21.02.2011 um 00:27 Uhr Anne
ja, liebe luise, wieder eine schöne praline (lena) von dir!
es gab damals wenige lesbische frauen-vorbilder - sexualität war überhaupt ein tabu-thema. von frauenliebe hatte ich als kind oder schülerin nie etwas gehört, aber ich fühlte mich - und das empfand ich als etwas ganz natürliches - nur zu frauen hingezogen und war häufig hoffnungslos verliebt.
für viele hiess es damals, das seien nur schwärmereien, die sich später `auswachsen` :-) würden..
überall nur heteros, in jedem film, in jeder illustrierten, in sämtlichen lektüren, in allen gesprächen usw. - ich bekam jedesmal die krise, wenn die hetero-geschichten endeten mit `bis dass der tod euch scheidet`. lesbenliteratur und dann noch mit glücklichem ausgang war mir völlig unbekannt.
ich habe mich in diesem gesellschaftl. zustand nie richtig dazugehörig bzw. wohl/gefühlt. das führte auch vorübergehend zu einem leben in falschen bahnen. und das beschäftigt mich bis heute.
es gibt us-studien zu suizid-gefahr unter lesben und die annahme bestätigt, dass lesbische frauen häufiger depressiv werden als heterosexuelle, mehr unter suizid-gedanken leiden und vermehrt versuchen, sich das leben zu nehmen. im alter von 15-29 jahren unternehmen sogar doppelt so viele einen selbstmordversuch. zu den risikofaktoren zählen der coming-out-prozess, die bekanntheit ihrer frauenliebe und der stress einer stigmatisierten gruppe anzugehören. es heisst auch, dass lesbische mädchen i.d. kindheit doppelt so häufig sexuelle oder psychische übergriffe erlitten haben.
homophobie schwelt weiter, offen und verdeckt - in über 70 ländern gehören lesben und schwule auf den `index`.
dumme, abwertende klischee-vorstellungen über lesben, über die frauenliebe, sprachliche abwertung, über menschen, die andere lebensentwürfe planen jenseits der heteronorm. das patriarchat hat ganze arbeit geleistet in seiner misogynen, abwertenden haltung gegenüber dem `weiblichen`.
(homophobe) menschen können nicht wirklich lieben, wenn sie die liebe gleichgeschlechtlicher paare problematisieren und stigmatisieren.
“frauen sichtbar machen - nicht nur in der sprache , in den medien, in der liebe, sondern in allen anderen symbolischen systemen auch.” (lfp)
http://www.tagblatt.de/Home/nachrichten/tuebingen_artikel,-Luise-Pusch-und-Joey-Horsley-erforschen-die-Geschichten-der-Frauenliebe-_arid,117139.html
n.b. übrigens lt. wiki: bei der erstmaligen zensurvorlage bei der filmprüfstelle im okt. 1931 (mädchen in uniform) erhielt der film (2.682 m-version) jugendverbot! diese entscheidung wurde im april 1932 auch für eine auf 2.480 m gekürzte fassung bestätigt. da fehlten 2o2 m schöner filmstoff, grusel.
ich habe noch die alte fassung mit erika mann als fräulein von Attems.
llg anne
21.02.2011 um 00:10 Uhr Evelyn
Nun, die Bachmann hat ihre eigene Aufklärungsvita durchleben und durchleiden müssen: in weiseren Jahren kam sie zu dem Schluss, dass der Mann an sich (in seinem Verhalten gegenüber der Frau) ein Faschist ist.

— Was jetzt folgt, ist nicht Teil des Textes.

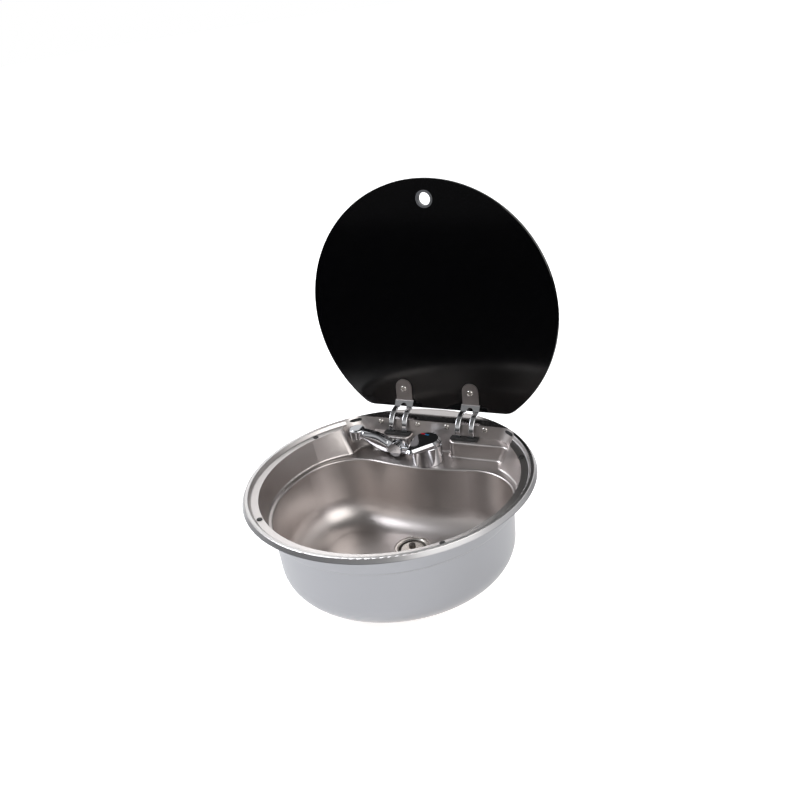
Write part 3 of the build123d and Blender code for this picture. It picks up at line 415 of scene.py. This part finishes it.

Diese Erkenntnis endete mit dem eigenen Tod, einem ensetzlichen Flammentod. Denn keine Frau, die ein glückliches Liebesleben hat, verfällt der Tablettensucht und löst einen tödlich endenden Unfall aus - unsere Psyche lässt sich nicht betrügen. Und schließlich hat sie uns ein Erbe hinterlassen, mit “Malina” aus dem unvollendeten Zyklus “Todesarten”, das uns ermahnt, die Folgen von Desorientierung und emotionaler Abhängigkeit im weiblichen Leben rechtzeitig wohl zu bedenken - und beizeiten zu fragen, ob wir d a s mit tödlichen Folgen mit einem Mann erleben wollen!